Others argue that collaboratives can be guilty of gatekeeping, especially those that are not time-limited. As some groups become established they can become “cliquey” and not collaborate with actors beyond their established partners. This shortcoming can be adopted by collaboratives as well.
Krause tells me this is both a pro and a con of collaboratives. “I've noticed that collaboratives are very aware of the power dynamics of gatekeeping because to some extent it's another structure in place but also they can absorb all of the harms of philanthropy in terms of donor practices and funder practices, so that their grantees don't have to deal with all of those harms.”
Finally, a concern among grassroots leaders is that traditional funders might use their involvement in a collaborative as a reason to remain inflexible in other areas: to claim the mantle trust-based without making any significant changes to the bulk of their grantmaking.
“If a collaborative fund is using the word equity or justice, [we need to make sure] that everybody's on the same page around what that looks like and what that means,” Krause says. “So we're not equity-washing another form of philanthropy.”
So, are donor collaboratives better for the grassroots?

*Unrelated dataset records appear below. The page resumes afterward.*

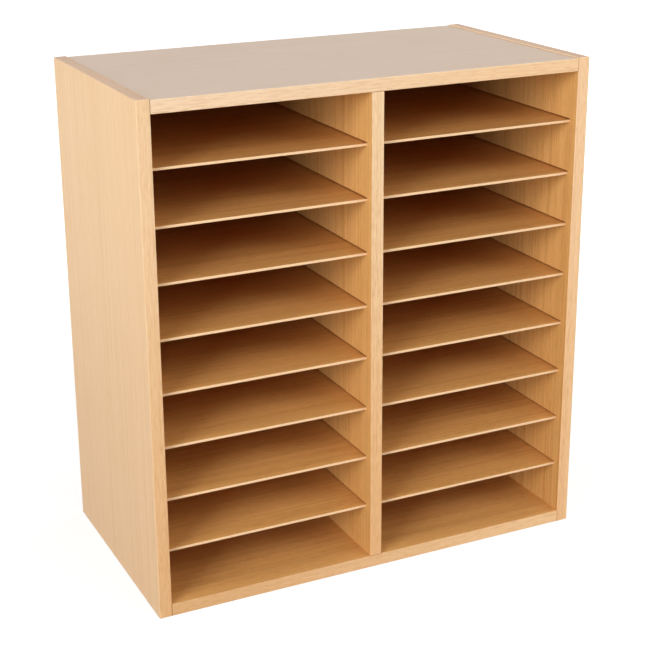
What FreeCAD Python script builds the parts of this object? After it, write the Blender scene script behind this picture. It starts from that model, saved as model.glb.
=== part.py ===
import FreeCAD, Part
import os
import Sketcher

# Pigeonhole mail sorter: a laminated-board carcass with two columns of equal compartments.
#
# The sides run the full height, with the top and bottom boards between them and a divider in
# the middle. Thin shelves lie in grooves that stop short of the front, so they go in from the
# rear, and the back panel, screwed into a rebate, keeps them in. Every front edge, and the top
# edge of each side, carries a glued edging strip. The top board is level with the sides under
# their strips, which stand proud of it. Dowels and cam fittings hold the corners.
#
# Frame: millimetres, +Z up, the open front faces -Y, and the origin is the middle of the
# footprint, on the surface that the sorter stands on.
#
# Every board has its own origin: y = 0 is the front of the board, behind its edging, and the
# board's inner face lies in one of its origin planes.

SIZES = {
    # carcass
    "overall_width": 560,
    "overall_depth": 300,
    "overall_height": 603,
    "board_thickness": 15,          # sides, top and bottom
    "divider_thickness": 15,
    "compartment_rows": 9,          # a count: compartments in each column
    "edging_thickness": 1,
    "edging_radius": 0.5,           # eased corners of an edging strip
    # shelves
    "shelf_thickness": 3,
    "shelf_setback": 12.5,          # from the carcass front to the shelf's front edge
    "shelf_edge_radius": 0.4,
    "shelf_end_gap": 0.3,           # between the shelf's end and the groove's floor
    "shelf_rear_gap": 0.3,          # between the shelf and the back panel
    "groove_depth": 4.5,
    "groove_play": 1,               # height of the groove over the shelf that lies in it
    # back panel
    "back_thickness": 3,
    "back_recess": 2,               # from the rear of the carcass in to the panel, for the screw heads
    "back_gap": 0.5,                # round the panel, inside the rebate
    "rebate_width": 9,              # how far the back panel overlaps each board
    # dowels
    "dowel_diameter": 8,
    "dowel_hole_play": 0.1,
    "dowel_end_gap": 0.5,           # between the dowel's end and the hole's floor
    "dowel_skin": 5,                # board left behind a dowel hole in a face
    "dowel_reach": 20,              # length of dowel in the end of a board
    "dowel_chamfer": 1,
    # cam fittings
    "cam_diameter": 15,
    "cam_bore_play": 0.1,
    "cam_skin": 2.5,                # board left over the cam
    "cam_height_gap": 0.3,
    "cam_distance": 24,             # from the board's end to the cam's axis
    "cam_cavity_diameter": 9.6,
    "cam_slot_play": 0.6,           # width of the slot over the bolt's neck
    "cam_cavity_play": 0.4,         # under the bolt's head
    "cam_inset": 50,                # from the front and rear of the board to the cams
    "dowel_offset": 32,             # from each cam to its dowel, along the joint
    "bolt_thread_diameter": 4.9,
    "bolt_hole_diameter": 5,
    "bolt_skin": 4,                 # board left behind the hole for the bolt's thread
    "bolt_end_gap": 0.5,
    "bolt_shank_diameter": 7,
    "bolt_shank_length": 15,
    "bolt_bore_diameter": 8,        # in the end of the board, up to the cam
    "bolt_neck_diameter": 4,
    "bolt_head_diameter": 6.8,
    "bolt_head_length": 3,
    "bolt_head_offset": 3.2,        # from the cam's axis to the back of the bolt's head
    # back panel screws
    "screw_length": 16,             # under the head
    "screw_diameter": 2.8,
    "screw_tip_length": 3,
    "screw_head_diameter": 6,
    "screw_head_height": 1.8,
    "screw_head_radius": 1.1,
    "screw_hole_diameter": 3.4,     # through the back panel
    "pilot_diameter": 2.9,
    "pilot_end_gap": 1,
    # cross recesses of the cams and the screws
    "cam_cross_length": 8,
    "cam_cross_width": 1.6,
    "cam_cross_depth": 1.5,
    "screw_cross_length": 3.2,
    "screw_cross_width": 0.7,
    "screw_cross_depth": 1.1,
}

ROWS = SIZES["compartment_rows"]
SHELVES = ROWS - 1                  # in each column
BACK_SCREWS_ACROSS = 4              # along the top and along the bottom

BOARD = "Sizes.board_thickness"
DIVIDER = "Sizes.divider_thickness"
SHELF = "Sizes.shelf_thickness"
EDGING = "Sizes.edging_thickness"

INNER_WIDTH = f"(Sizes.overall_width - 2 * {BOARD})"
COLUMN_WIDTH = f"(({INNER_WIDTH} - {DIVIDER}) / 2)"

# Depths are measured back from the front of the boards.
FRONT_OF_BOARDS = f"({EDGING} - Sizes.overall_depth / 2)"
CORE_DEPTH = f"(Sizes.overall_depth - {EDGING})"
LEDGE_DEPTH = f"({CORE_DEPTH} - Sizes.back_recess - Sizes.back_thickness)"
SHELF_FRONT = f"(Sizes.shelf_setback - {EDGING})"
CAM_DEPTHS = ["Sizes.cam_inset", f"({CORE_DEPTH} - Sizes.cam_inset)"]
DOWEL_DEPTHS = [f"({CAM_DEPTHS[0]} + Sizes.dowel_offset)", f"({CAM_DEPTHS[1]} - Sizes.dowel_offset)"]

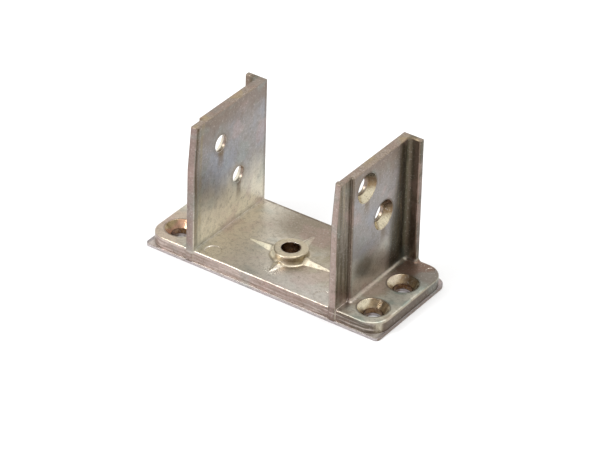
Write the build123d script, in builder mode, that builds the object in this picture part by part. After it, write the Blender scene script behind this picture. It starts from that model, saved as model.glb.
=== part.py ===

It’s certainly true that many collaboratives align with calls for more participatory, liberatory, grassroots-oriented philanthropy. But while it’s good news that the recent wave of donor collaboratives has been led by forward-thinking grantmakers, there is no guarantee that future collaboratives will follow that lead.
It’s clear that a lot of work still needs to be done in order for collaboratives to involve more of the movements they support in models where power is truly shared and participatory models are the norm. Beyond that, I also wonder if donor collaboratives using participatory grantmaking in traditional philanthropic organizations will push larger donors toward these practices or remain in this experimental space. Only time will tell.